** start **
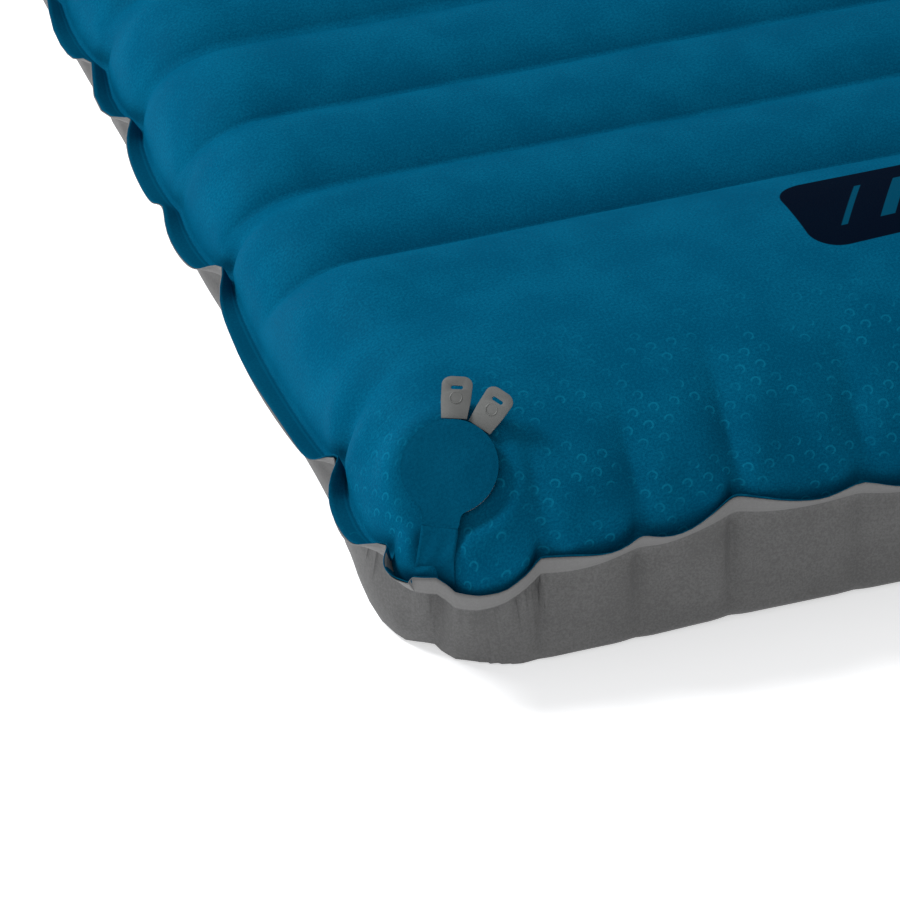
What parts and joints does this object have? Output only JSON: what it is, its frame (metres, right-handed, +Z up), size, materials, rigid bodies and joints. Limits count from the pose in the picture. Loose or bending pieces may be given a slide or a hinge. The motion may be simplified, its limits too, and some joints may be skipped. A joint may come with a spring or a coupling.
{
  "type": "camping air mattress",
  "caption": "Inflated camping air mattress with lateral tubes, raised head tube, welded edge and a flat two-stage valve at one corner.",
  "frame": {"origin": "middle of the pad's footprint, on the ground it rests on", "axes": "+Z up, +Y from the head end (with the raised head tube) to the foot end, +X across the pad; the valve is on the head end's -X corner"},
  "size_m": [0.64, 1.83, 0.11],
  "materials": {
    "top_fabric": "matte coated woven fabric, teal blue",
    "bottom_fabric": "matte coated woven fabric, dark grey",
    "baffle_film": "matte laminated film, light grey",
    "valve_plastic": "satin moulded grey plastic",
    "flap_rubber": "matte black silicone rubber",
    "cap_fabric": "matte coated woven fabric, teal blue"
  },
  "bodies": {
    "pad": {"top_sheet": "top_fabric", "bottom_sheet": "bottom_fabric", "valve_base": "valve_plastic", "strap_anchor": "cap_fabric", "baffle_web_01": "baffle_film", "baffle_web_02": "baffle_film", "baffle_web_03": "baffle_film", "baffle_web_04": "baffle_film", "baffle_web_05": "baffle_film", "baffle_web_06": "baffle_film", "baffle_web_07": "baffle_film", "baffle_web_08": "baffle_film", "baffle_web_09": "baffle_film", "baffle_web_10": "baffle_film", "baffle_web_11": "baffle_film", "baffle_web_12": "baffle_film", "baffle_web_13": "baffle_film", "baffle_web_14": "baffle_film", "baffle_web_15": "baffle_film", "baffle_web_16": "baffle_film", "baffle_web_17": "baffle_film", "baffle_web_18": "baffle_film", "baffle_web_19": "baffle_film", "baffle_web_20": "baffle_film", "baffle_web_21": "baffle_film", "baffle_web_22": "baffle_film", "baffle_web_23": "baffle_film", "baffle_web_24": "baffle_film", "baffle_web_25": "baffle_film", "baffle_web_26": "baffle_film", "baffle_web_27": "baffle_film", "baffle_web_28": "baffle_film"},
    "deflate_cap": {"deflate_cap": "valve_plastic", "flap_clamp": "valve_plastic", "strap_neck": "cap_fabric"},
    "inflate_cap": {"inflate_cap": "valve_plastic", "cap_cover": "cap_fabric"},
    "check_flap": {"check_flap": "flap_rubber"},
    "inflate_tab": {"inflate_tab": "valve_plastic"},
    "deflate_tab": {"deflate_tab": "valve_plastic"}
  },
  "joints": [
    {"name": "deflate_open", "type": "hinge", "parent": "pad", "child": "deflate_cap", "pos_m": [-0.28766, -0.8884, 0.0639], "axis": [0.8572, -0.515, 0], "range_deg": [0, 85]},
    {"name": "inflate_open", "type": "hinge", "parent": "deflate_cap", "child": "inflate_cap", "pos_m": [-0.28671, -0.88682, 0.06676], "axis": [0.8572, -0.515, 0], "range_deg": [0, 85]},
    {"name": "check_flap_open", "type": "hinge", "parent": "deflate_cap", "child": "check_flap", "pos_m": [-0.2801, -0.87582, 0.07099], "axis": [-0.8572, 0.515, 0], "range_deg": [0, 35], "stiffness_Nm_per_rad": 0.0008, "springref_deg": -5.73},
    {"name": "inflate_tab_flex", "type": "hinge", "parent": "inflate_cap", "child": "inflate_tab", "pos_m": [-0.27045, -0.85703, 0.09371], "axis": [0.8826, -0.468, 0.0448], "range_deg": [0, 60], "stiffness_Nm_per_rad": 0.004, "springref_deg": -5.73},
    {"name": "deflate_tab_flex", "type": "hinge", "parent": "deflate_cap", "child": "deflate_tab", "pos_m": [-0.26189, -0.86301, 0.09134], "axis": [0.5911, -0.7539, -0.2868], "range_deg": [0, 45], "stiffness_Nm_per_rad": 0.004, "springref_deg": -5.73}
  ]
}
** end **
◆ **INSTRUCTIONS TO FOLLOW**
Repeat the material from above exactly, word for word.

◆ **EXPECTED ANSWER**
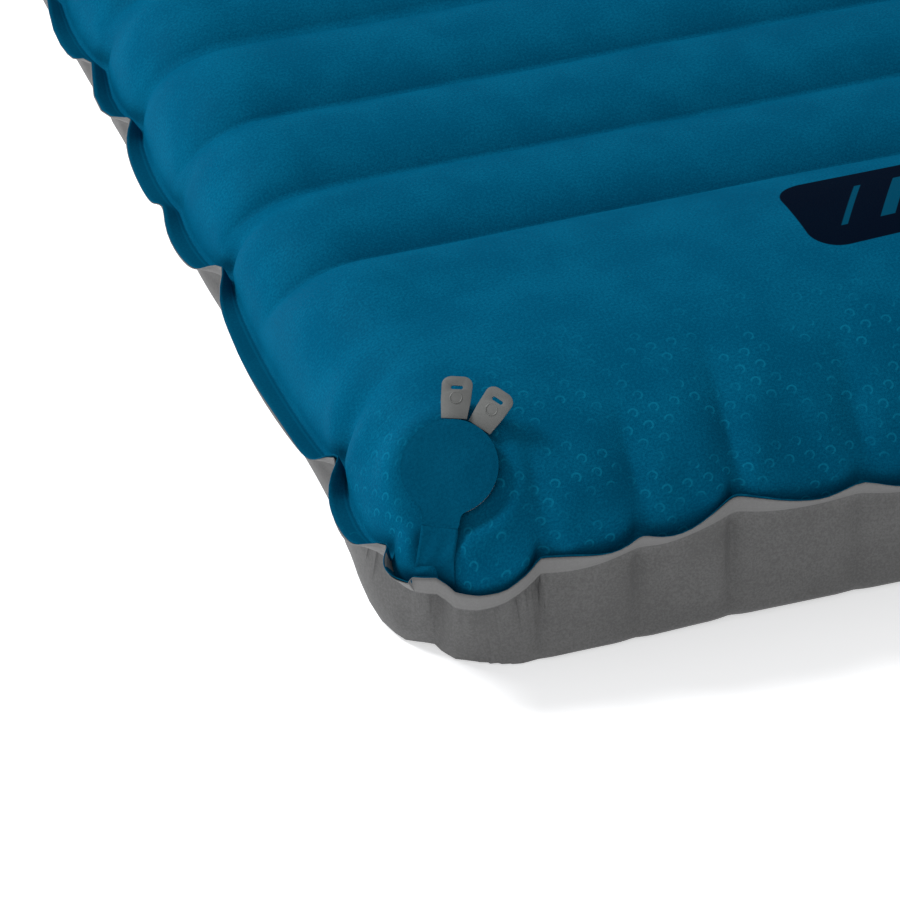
What parts and joints does this object have? Output only JSON: what it is, its frame (metres, right-handed, +Z up), size, materials, rigid bodies and joints. Limits count from the pose in the picture. Loose or bending pieces may be given a slide or a hinge. The motion may be simplified, its limits too, and some joints may be skipped. A joint may come with a spring or a coupling.
{
  "type": "camping air mattress",
  "caption": "Inflated camping air mattress with lateral tubes, raised head tube, welded edge and a flat two-stage valve at one corner.",
  "frame": {"origin": "middle of the pad's footprint, on the ground it rests on", "axes": "+Z up, +Y from the head end (with the raised head tube) to the foot end, +X across the pad; the valve is on the head end's -X corner"},
  "size_m": [0.64, 1.83, 0.11],
  "materials": {
    "top_fabric": "matte coated woven fabric, teal blue",
    "bottom_fabric": "matte coated woven fabric, dark grey",
    "baffle_film": "matte laminated film, light grey",
    "valve_plastic": "satin moulded grey plastic",
    "flap_rubber": "matte black silicone rubber",
    "cap_fabric": "matte coated woven fabric, teal blue"
  },
  "bodies": {
    "pad": {"top_sheet": "top_fabric", "bottom_sheet": "bottom_fabric", "valve_base": "valve_plastic", "strap_anchor": "cap_fabric", "baffle_web_01": "baffle_film", "baffle_web_02": "baffle_film", "baffle_web_03": "baffle_film", "baffle_web_04": "baffle_film", "baffle_web_05": "baffle_film", "baffle_web_06": "baffle_film", "baffle_web_07": "baffle_film", "baffle_web_08": "baffle_film", "baffle_web_09": "baffle_film", "baffle_web_10": "baffle_film", "baffle_web_11": "baffle_film", "baffle_web_12": "baffle_film", "baffle_web_13": "baffle_film", "baffle_web_14": "baffle_film", "baffle_web_15": "baffle_film", "baffle_web_16": "baffle_film", "baffle_web_17": "baffle_film", "baffle_web_18": "baffle_film", "baffle_web_19": "baffle_film", "baffle_web_20": "baffle_film", "baffle_web_21": "baffle_film", "baffle_web_22": "baffle_film", "baffle_web_23": "baffle_film", "baffle_web_24": "baffle_film", "baffle_web_25": "baffle_film", "baffle_web_26": "baffle_film", "baffle_web_27": "baffle_film", "baffle_web_28": "baffle_film"},
    "deflate_cap": {"deflate_cap": "valve_plastic", "flap_clamp": "valve_plastic", "strap_neck": "cap_fabric"},
    "inflate_cap": {"inflate_cap": "valve_plastic", "cap_cover": "cap_fabric"},
    "check_flap": {"check_flap": "flap_rubber"},
    "inflate_tab": {"inflate_tab": "valve_plastic"},
    "deflate_tab": {"deflate_tab": "valve_plastic"}
  },
  "joints": [
    {"name": "deflate_open", "type": "hinge", "parent": "pad", "child": "deflate_cap", "pos_m": [-0.28766, -0.8884, 0.0639], "axis": [0.8572, -0.515, 0], "range_deg": [0, 85]},
    {"name": "inflate_open", "type": "hinge", "parent": "deflate_cap", "child": "inflate_cap", "pos_m": [-0.28671, -0.88682, 0.06676], "axis": [0.8572, -0.515, 0], "range_deg": [0, 85]},
    {"name": "check_flap_open", "type": "hinge", "parent": "deflate_cap", "child": "check_flap", "pos_m": [-0.2801, -0.87582, 0.07099], "axis": [-0.8572, 0.515, 0], "range_deg": [0, 35], "stiffness_Nm_per_rad": 0.0008, "springref_deg": -5.73},
    {"name": "inflate_tab_flex", "type": "hinge", "parent": "inflate_cap", "child": "inflate_tab", "pos_m": [-0.27045, -0.85703, 0.09371], "axis": [0.8826, -0.468, 0.0448], "range_deg": [0, 60], "stiffness_Nm_per_rad": 0.004, "springref_deg": -5.73},
    {"name": "deflate_tab_flex", "type": "hinge", "parent": "deflate_cap", "child": "deflate_tab", "pos_m": [-0.26189, -0.86301, 0.09134], "axis": [0.5911, -0.7539, -0.2868], "range_deg": [0, 45], "stiffness_Nm_per_rad": 0.004, "springref_deg": -5.73}
  ]
}